Chanceler brasileiro, Mauro Vieira 17/04/2023 REUTERS/Ueslei Marcelino |
O governo brasileiro havia decidido ignorar as críticas contundentes de membros do governo israelense e manter apenas a resposta diplomática ao chamar de volta ao Brasil o embaixador em Israel, Frederico Meyer, em reação à fala do ministro das Relações Exteriores israelense, Israel Katz, que, ao lado de Meyer, falando em hebraico, disse que Lula era persona non grata em Israel até que se desculpasse.
As crescentes acusações de Katz e do governo israelense, no entanto, levaram o Itamaraty, apoiado por Lula, a aumentar o tom.
"O ministro Israel Katz distorce posições do Brasil para tentar tirar proveito em política doméstica. Enquanto atacou o nosso país em público, no mesmo dia, na conversa privada com nosso embaixador em Tel Aviv, afirmou ter grande respeito pelos brasileiros e pelo Brasil, que definiu como a mais importante nação da América do Sul. Esse respeito não foi demonstrado nas suas manifestações públicas, pelo contrário", afirmou Vieira na entrevista desta terça-feira.
O chanceler brasileiro disse que Israel tenta semear divisões e "lançar uma cortina de fumaça" para encobrir os ataques a Gaza, onde mais de 30 mil pessoas já morreram, a maioria formada por civis.
"É este isolamento que o titular da chancelaria israelense tenta esconder. Não entraremos nesse jogo. E não deixaremos de lutar pela proteção das vidas inocentes em risco.
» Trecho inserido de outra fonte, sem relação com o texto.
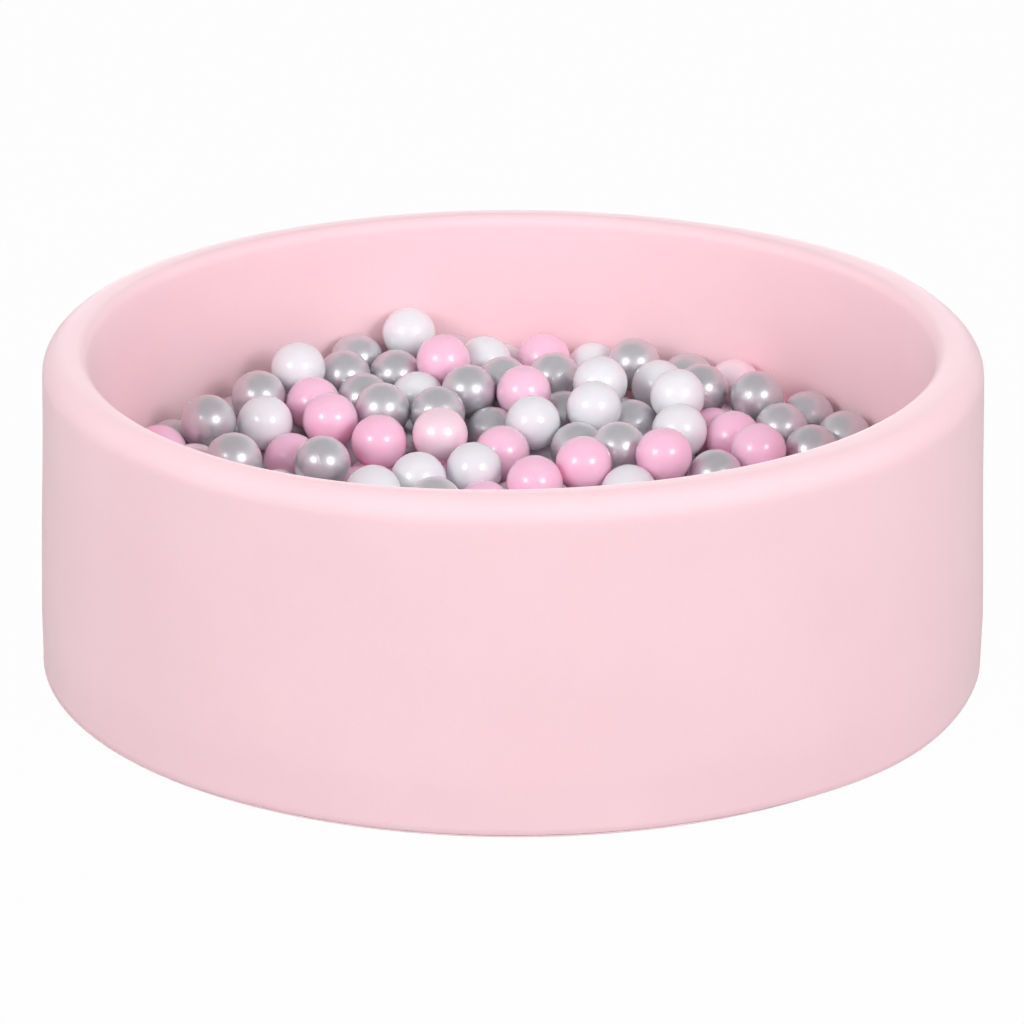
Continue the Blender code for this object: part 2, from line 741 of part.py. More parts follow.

É disso que se trata", afirmou.
A crise diplomática com Israel começou no domingo, quando Lula comparou a ação das forças de Israel na Faixa de Gaza com a atuação do governo nazista de Adolf Hitler contra os judeus, o que gerou forte reação do governo israelense e da comunidade israelita no Brasil.
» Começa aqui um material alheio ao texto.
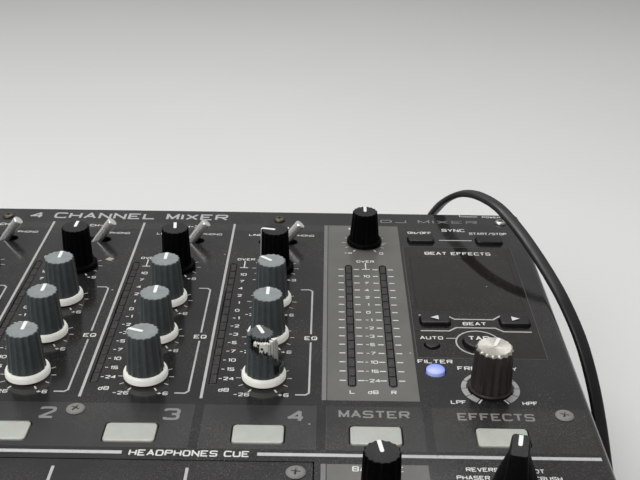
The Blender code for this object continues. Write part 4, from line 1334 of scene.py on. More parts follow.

"O que está acontecendo na Faixa de Gaza, com o povo palestino, não existiu em nenhum outro momento histórico. Aliás, existiu quando Hitler decidiu matar os judeus", disse Lula no domingo, em uma entrevista coletiva após s 37ª Cúpula de Chefes de Estado e Governo da União Africana, em Adis Abeba, na Etiópia.
Mais cedo nesta terça, em uma publicação em português em sua conta na rede social X, Katz afirmou que "milhões de judeus em todo o mundo estão à espera do seu pedido de desculpas", criticando Lula por "ousar" comparar Israel a Adolf Hitler.
"Ainda não é tarde para aprender História e pedir desculpas. Até então -- continuará sendo persona non grata em Israel!", postou o ministro israelense, acrescentando que a afirmação de Lula foi "promíscua, delirante" e configurou uma "vergonha para o Brasil e um cuspe no rosto dos judeus brasileiros".
Na sequência, o perfil oficial do governo israelense também atacou o presidente brasileiro, acusando Lula de negar o Holocausto, o que nunca aconteceu.
Vieira afirmou que Lula não irá se retratar da sua fala.
"O presidente não pode se retratar ou negar um massacre que está acontecendo em Gaza. É inaceitável esse massacre"", disse.
Na tarde de segunda-feira, Vieira já havia convocado o embaixador de Israel no Brasil, Daniel Zonshine, para uma reunião de uma hora e meia. Na conversa, o chanceler deixou claro o desagrado com a escalada de Israel nas acusações ao Brasil. Nesta terça, Vieira deixou claro que o governo continuará respondendo.
"O embaixador de Israel em Brasília e o governo Netanyahu foram informados de que o Brasil reagirá com diplomacia, mas com toda a firmeza, a qualquer ataque que receber, agora e sempre", disse.
De acordo com uma fonte, havia uma decisão inicial do governo brasileiro de suavizar a fala de Lula, fosse em contato com Israel ou com a comunidade judaica no Brasil. O tom dos ataques de Katz, no entanto, e a maneira como o embaixador brasileiro foi tratado por ele, levaram o governo a decidir por responder duramente a Israel.